Jenifer, born at Coates Retirement (now Ellerslie), an estate west of Port Tobacco in Charles County, Maryland, was the son of a colonial planter of Swedish and English descent. As a young man, he acted as a receiver-general, the local financial agent for the last two proprietors of Maryland.

Jenifer served as justice of the peace for Charles County and later for the western circuit of Maryland. He sat on a commission that settled a boundary dispute between Pennsylvania and Maryland (1760) and on the Governor's Council, the upper house of the Maryland legislature that also served as the colony's court of appeals and as a board of senior advisers to the governor (1773–76).

American Revolution

Despite his close ties with the colonial government, Jenifer strongly resented what he and most of the colonial gentry saw as Parliament's arbitrary interference with the colonies' affairs, especially its laws concerning taxation and trade regulation. Years before the struggle for independence began, he had defended the proprietors of Maryland against those who sought to make Maryland a Royal colony, and when the Revolution came he lent his considerable support as a wealthy landowner to the Patriot cause, despite the fact that many leading Patriots had been his enemies in the proprietorship struggle. He became the president of Maryland's Council of Safety, the Patriot body established to organize Maryland's military forces for the Revolution (1775–77). When, in 1776, a new constitution was framed for the state of Maryland, Jenifer commented on the document's neglect of popular sovereignty: "The Senate does not appear to me to be a Child of the people at Large, and therefore will not be Supported by them longer than there Subsists the most perfect Union between the different Legislative branches." He represented his state in the Continental Congress (1778–82) while simultaneously serving as president of the state's first senate (1777–80). As manager of the state's finances between 1782 and 1785, he drew on his experiences as a landholder to help the state survive the critical postwar economic depression.

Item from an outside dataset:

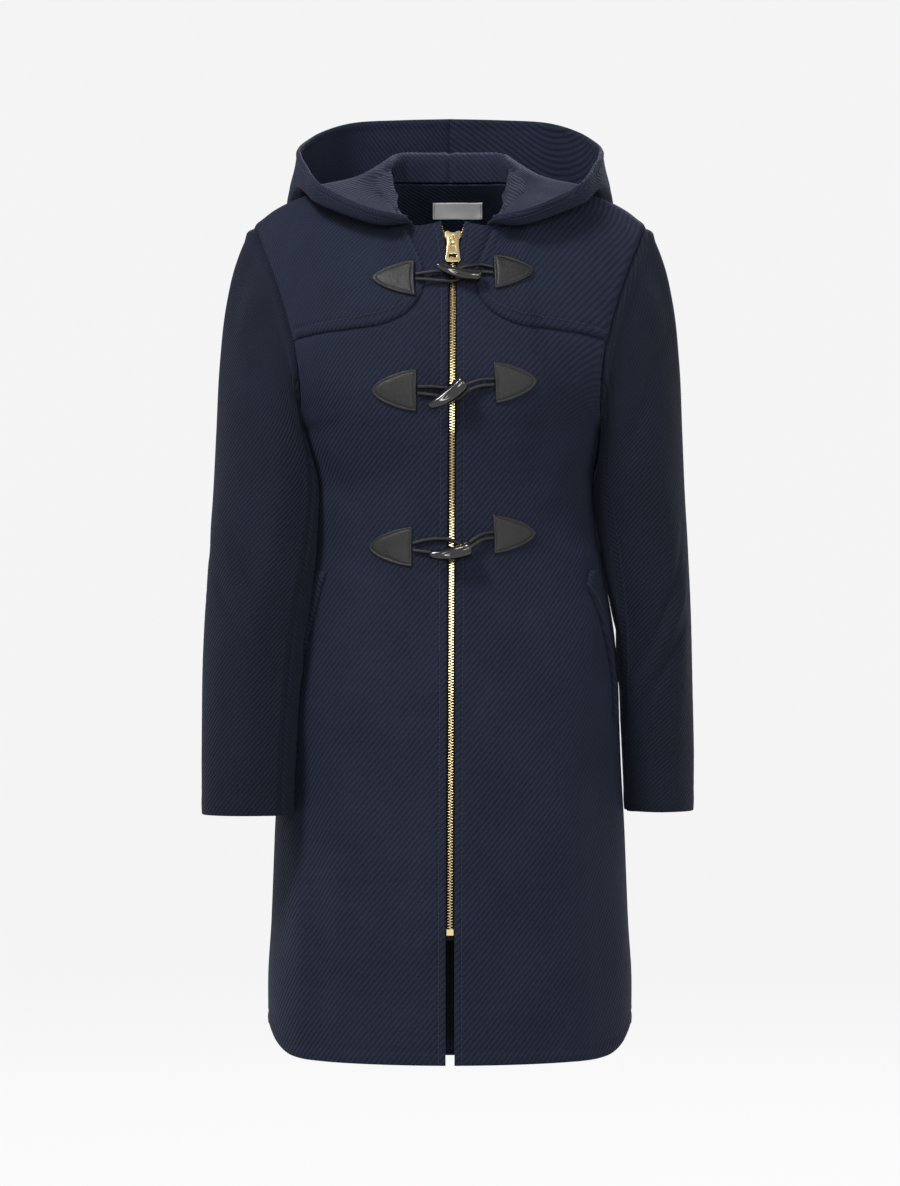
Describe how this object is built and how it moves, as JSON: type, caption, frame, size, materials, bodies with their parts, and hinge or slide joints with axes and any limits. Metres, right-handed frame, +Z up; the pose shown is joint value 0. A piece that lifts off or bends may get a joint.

During these years, Jenifer became increasingly concerned with national affairs. Along with James Madison, John Dickinson, and his good friend George Washington, he began to explore ways to solve the economic and political problems that had arisen under the weak Articles of Confederation. Consequently, he attended the Mount Vernon Conference, a meeting that would lead eventually to the Constitutional Convention.

Constitutional Convention

Like his old friend Benjamin Franklin, Jenifer enjoyed the status of elder statesman at the Convention. He took stands on several important issues, although his advanced age restricted his activity in the day-to-day proceedings. Business experience gained while managing a large plantation had convinced him that an active central government was needed to ensure financial and commercial stability. To that end, he favored a strong and permanent union of the states in which a Congress representing the people had the power to tax. Concerned with continuity in the new government, he favored a three-year term for the United States House of Representatives|House of Representatives. Too frequent elections, he concluded, might lead to indifference and would make prominent men unwilling to seek office. Jenifer was outvoted on this point, but his reaction was to marvel at the delegates' ability to come to agreement on a plan of government: "The first month we only came to grips, and the second it seemed as though we would fly apart forever, however we came as close as friends of eighty years in but days."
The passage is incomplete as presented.